Когда-то в 1990-х у Вознесенского даже вырвется, как заклинание: «Муравей, муравей, излечи нас от паралича сознания, культуру спаси, спаси наивных халявщиков, бомжей, беженцев, хотя бы пенсионерам помоги, — сердце разрывается… Мы попали в сюр-ситуацию, только сюр-идея может спасти. Чур меня, сюр!»… А впрочем, дело муравьями не исчерпывается. Ведь еще в конце 1960-х возникали эти «сюр-ситуации» в стихах Вознесенского.

В «Кабаньей охоте» поэт, «одетый в хрен и черемшу», ощущал себя закуской на застолье «кабаньей компанийки». Все перемешивалось — кто тут человек, кто кабан, кто охотник, кто дичь? Это уже случилось — или еще случится? «Кругом умирали культуры — / садовая, парниковая, Византийская, / кукурузные кудряшки Катулла, / крашеные яйца редиски (вкрутую), / селедка, нарезанная, как клавиатура / перламутрового клавесина, / попискивала. / Но не сильно».

Кабаны рубают Расина, дрожит на столе «аромат Фета, застывший в кувшинках, как в гофрированных формочках для желе».

Звучали тосты — «за страшенную свободу», «чудовище по имени Надежда», «за пустоту по имени Искусство». А очнувшийся поэт увидит, как из дичи «по дороге, где мы проходили, / кровь свертывалась в шарики из пыли».

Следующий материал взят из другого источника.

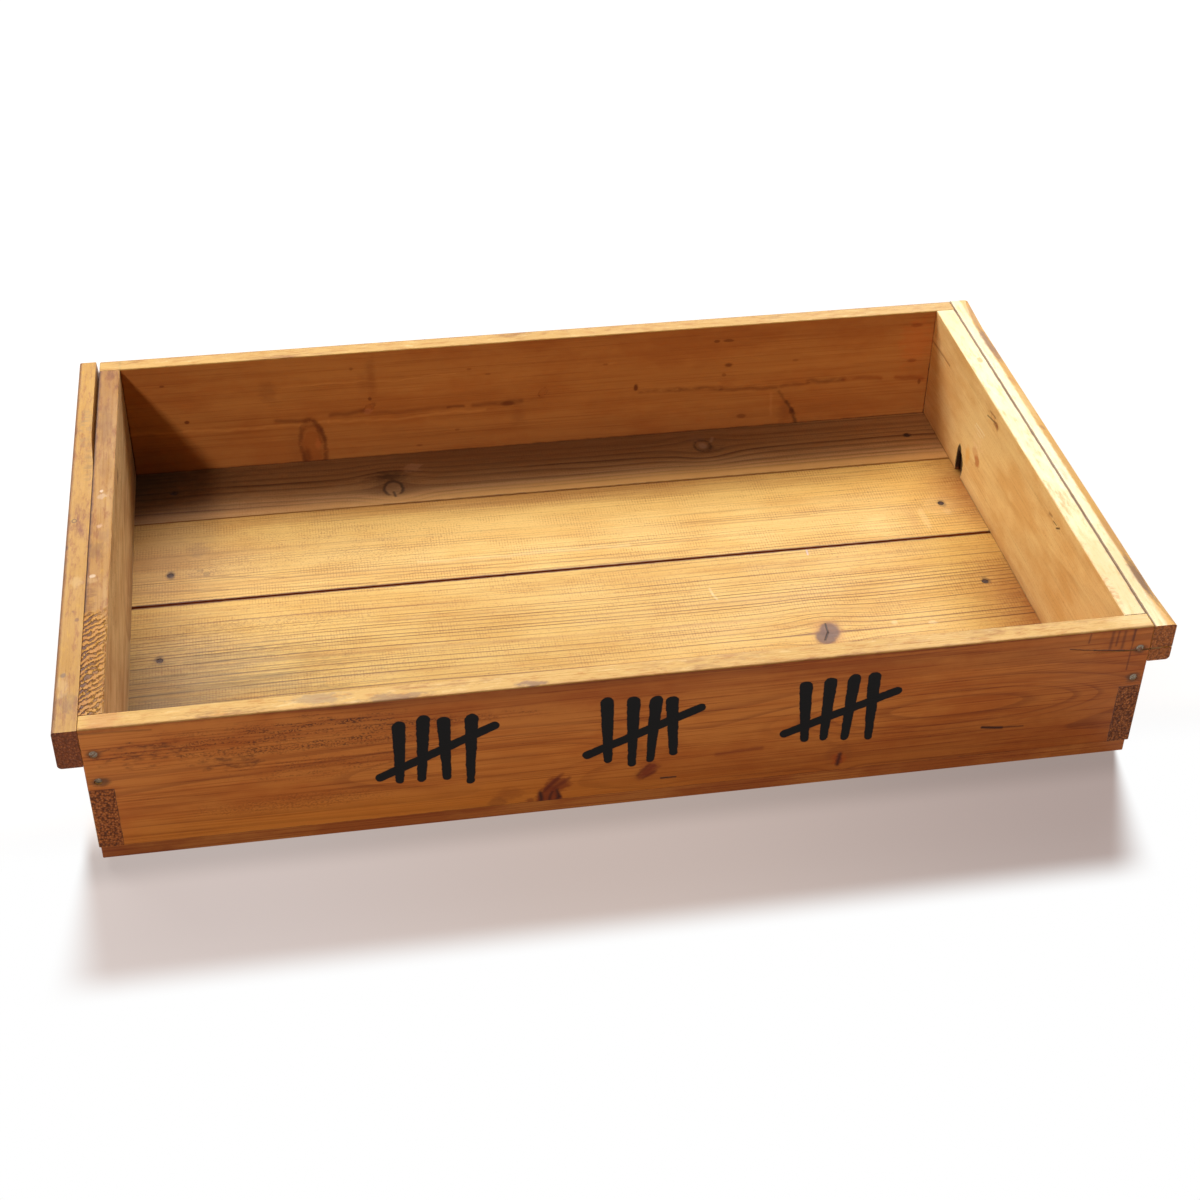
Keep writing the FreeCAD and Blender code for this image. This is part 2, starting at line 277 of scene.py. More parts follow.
# Growth rings are whole turns of the distance from a bent pith line, divided by the ring width.
# A knot presses the rings apart sideways by a bell curve, and is itself an oval of tight dark rings.
class WoodPaint(Paint):
    def __init__(self, name, wood):
        self.wood = wood = {**timber, **wood}
        self.sides, self.streaked = {}, {}
        super().__init__(name, Specular_IOR_Level=wood["shine"])
        place, normal = self.outputs("TexCoord", "Object", "Normal")
        self.place = self.parts(self.millimetres(place))
        self.facing = self.parts(normal)
        self.along, self.across, self.into = [self.place[axis] for axis in wood["axes"]]
        self.grain = self.vector(self.along, self.across, self.into)
        self.fields()
        self.rings()
        self.colours()
        self.blemishes()
        self.ends()

    def grown(self, sizes, detail, roughness=0.5, seed=0):
        return self.noise(self.grain, sizes, detail, roughness, self.wood["seed"] + seed)

    # The noises that everything else is made from.
    def fields(self):
        self.slow = self.grown((420, 130, 130), 1.0, seed=1) - 0.5
        self.fibre = self.grown((90, 1.1, 1.1), 3.0, 0.6, 5)
        self.streak = self.grown((230, 5, 5), 2.0, 0.55, 6)
        self.mottle = self.grown((70, 30, 30), 4.0, 0.62, 7)
        self.grit = self.grown((1.5, 1.1, 1.1), 2.0, 0.6, 8)
        self.ragged = self.grown((7, 3.5, 3.5), 3.0, 0.6, 11) - 0.5
        self.endWood = self.sideways(0)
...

Это про тогдашние шестидесятые? Почему же будущее глядится в эти строки, как в зеркало?

Вопрос, не утративший актуальности, тоже оттуда: оставит ли цивилизация человеку человеческое? В «Бунте машин», еще не зная настоящего «бунта» конца столетия, поэт восклицает: «О, хищные вещи века!» — и из этой строки потом вытечет одноименный роман фантастов Стругацких. Рациональность времени раздавит чувства, хотя «время свистит красиво» и загадочно, «как сирин с дюралевыми шасси». В стихах плачут бобры, оживают «убиенные гладиолусы», летчик Володя целуется с девушкой-биологом, а беременеет укрывшая их яблоня. Кажется, Цветаева тоже искала у деревьев защиты: «Деревья! К вам иду! Спастись / от рева рыночного!» У Вознесенского они сливаются уже в «дево-деревья» (отчего и «женщины пахнут яблоком»).